## Listed records:
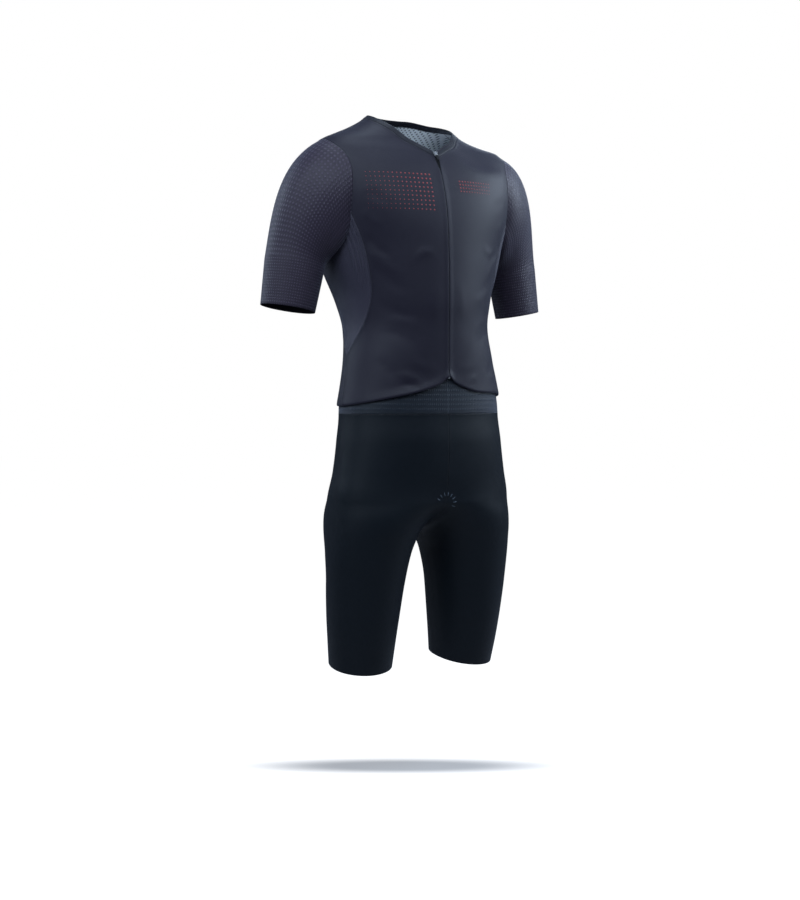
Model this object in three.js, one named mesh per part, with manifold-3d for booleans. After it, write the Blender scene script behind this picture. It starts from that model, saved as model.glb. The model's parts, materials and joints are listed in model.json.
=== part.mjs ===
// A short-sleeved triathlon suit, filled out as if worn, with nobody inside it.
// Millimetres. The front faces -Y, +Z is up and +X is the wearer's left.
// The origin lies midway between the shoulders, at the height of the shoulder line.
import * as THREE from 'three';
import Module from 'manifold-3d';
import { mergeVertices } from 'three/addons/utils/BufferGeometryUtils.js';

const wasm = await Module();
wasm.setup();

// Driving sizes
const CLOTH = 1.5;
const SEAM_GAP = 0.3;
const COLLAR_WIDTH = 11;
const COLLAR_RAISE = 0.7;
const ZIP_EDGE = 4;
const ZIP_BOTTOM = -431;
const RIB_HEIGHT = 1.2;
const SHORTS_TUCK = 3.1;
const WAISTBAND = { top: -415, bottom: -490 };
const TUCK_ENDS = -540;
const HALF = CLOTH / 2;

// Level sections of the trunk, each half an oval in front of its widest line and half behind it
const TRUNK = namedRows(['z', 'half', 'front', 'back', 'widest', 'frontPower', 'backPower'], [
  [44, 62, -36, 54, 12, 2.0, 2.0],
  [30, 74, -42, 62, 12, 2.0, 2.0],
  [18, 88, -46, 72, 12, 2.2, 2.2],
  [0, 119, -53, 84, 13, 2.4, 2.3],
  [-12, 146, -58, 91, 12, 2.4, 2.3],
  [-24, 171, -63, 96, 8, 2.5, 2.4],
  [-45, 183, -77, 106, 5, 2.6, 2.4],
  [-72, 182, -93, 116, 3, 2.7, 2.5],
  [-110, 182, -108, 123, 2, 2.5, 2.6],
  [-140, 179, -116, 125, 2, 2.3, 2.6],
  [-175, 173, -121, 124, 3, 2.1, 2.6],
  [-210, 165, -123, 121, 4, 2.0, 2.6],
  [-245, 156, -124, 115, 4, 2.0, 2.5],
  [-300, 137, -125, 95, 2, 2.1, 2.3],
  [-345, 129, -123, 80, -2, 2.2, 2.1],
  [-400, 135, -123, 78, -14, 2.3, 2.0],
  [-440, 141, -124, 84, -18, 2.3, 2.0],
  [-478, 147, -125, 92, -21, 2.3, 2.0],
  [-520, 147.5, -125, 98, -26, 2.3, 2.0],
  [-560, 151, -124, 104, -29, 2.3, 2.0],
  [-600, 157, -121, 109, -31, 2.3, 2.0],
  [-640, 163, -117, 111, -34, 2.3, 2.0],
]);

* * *

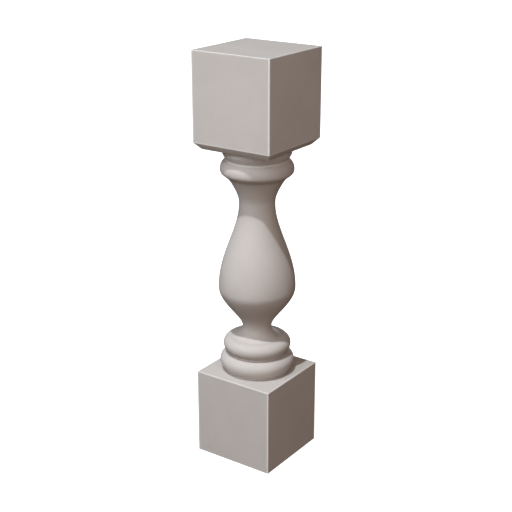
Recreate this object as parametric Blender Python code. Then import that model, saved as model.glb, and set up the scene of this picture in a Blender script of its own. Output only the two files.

==

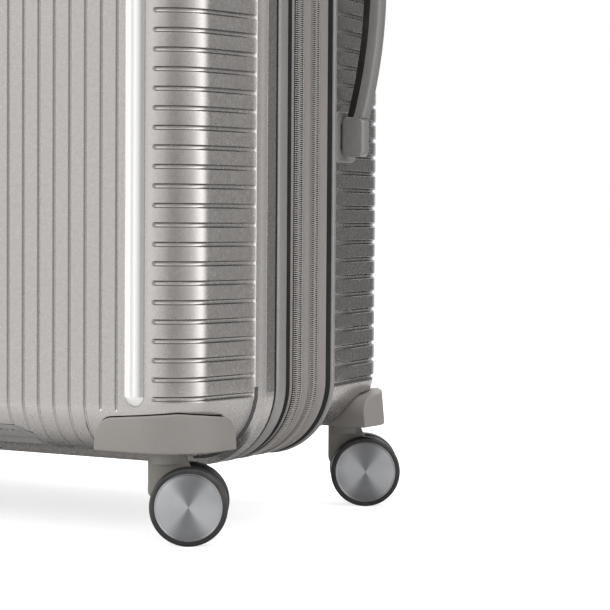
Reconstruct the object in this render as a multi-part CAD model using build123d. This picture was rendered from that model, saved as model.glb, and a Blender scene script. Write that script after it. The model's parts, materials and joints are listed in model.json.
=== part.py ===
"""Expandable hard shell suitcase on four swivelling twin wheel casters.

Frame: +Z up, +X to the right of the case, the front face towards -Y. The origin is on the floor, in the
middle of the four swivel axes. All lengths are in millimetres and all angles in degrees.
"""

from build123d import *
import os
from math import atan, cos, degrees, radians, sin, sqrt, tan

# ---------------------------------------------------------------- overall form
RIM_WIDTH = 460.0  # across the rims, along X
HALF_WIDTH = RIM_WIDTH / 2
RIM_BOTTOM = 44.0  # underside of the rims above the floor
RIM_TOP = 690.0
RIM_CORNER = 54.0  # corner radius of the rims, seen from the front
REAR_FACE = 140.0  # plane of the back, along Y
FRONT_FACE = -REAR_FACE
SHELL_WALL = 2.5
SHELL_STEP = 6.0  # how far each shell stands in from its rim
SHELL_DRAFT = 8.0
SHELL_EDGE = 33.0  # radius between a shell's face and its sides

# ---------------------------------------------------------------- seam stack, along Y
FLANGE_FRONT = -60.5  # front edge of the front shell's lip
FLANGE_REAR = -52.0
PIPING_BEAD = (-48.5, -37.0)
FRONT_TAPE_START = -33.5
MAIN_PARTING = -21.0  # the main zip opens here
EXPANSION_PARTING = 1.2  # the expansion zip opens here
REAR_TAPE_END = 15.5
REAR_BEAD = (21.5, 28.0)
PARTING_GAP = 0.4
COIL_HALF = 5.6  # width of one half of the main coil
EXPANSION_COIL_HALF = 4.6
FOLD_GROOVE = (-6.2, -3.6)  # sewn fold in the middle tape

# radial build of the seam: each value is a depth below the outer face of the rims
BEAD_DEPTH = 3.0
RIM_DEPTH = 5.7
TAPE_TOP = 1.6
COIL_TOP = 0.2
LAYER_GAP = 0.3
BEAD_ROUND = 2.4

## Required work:
From the listing, copy each line containing the word "object".

## Written answer:
Model this object in three.js, one named mesh per part, with manifold-3d for booleans. After it, write the Blender scene script behind this picture. It starts from that model, saved as model.glb. The model's parts, materials and joints are listed in model.json.
Recreate this object as parametric Blender Python code. Then import that model, saved as model.glb, and set up the scene of this picture in a Blender script of its own. Output only the two files.
Reconstruct the object in this render as a multi-part CAD model using build123d. This picture was rendered from that model, saved as model.glb, and a Blender scene script. Write that script after it. The model's parts, materials and joints are listed in model.json.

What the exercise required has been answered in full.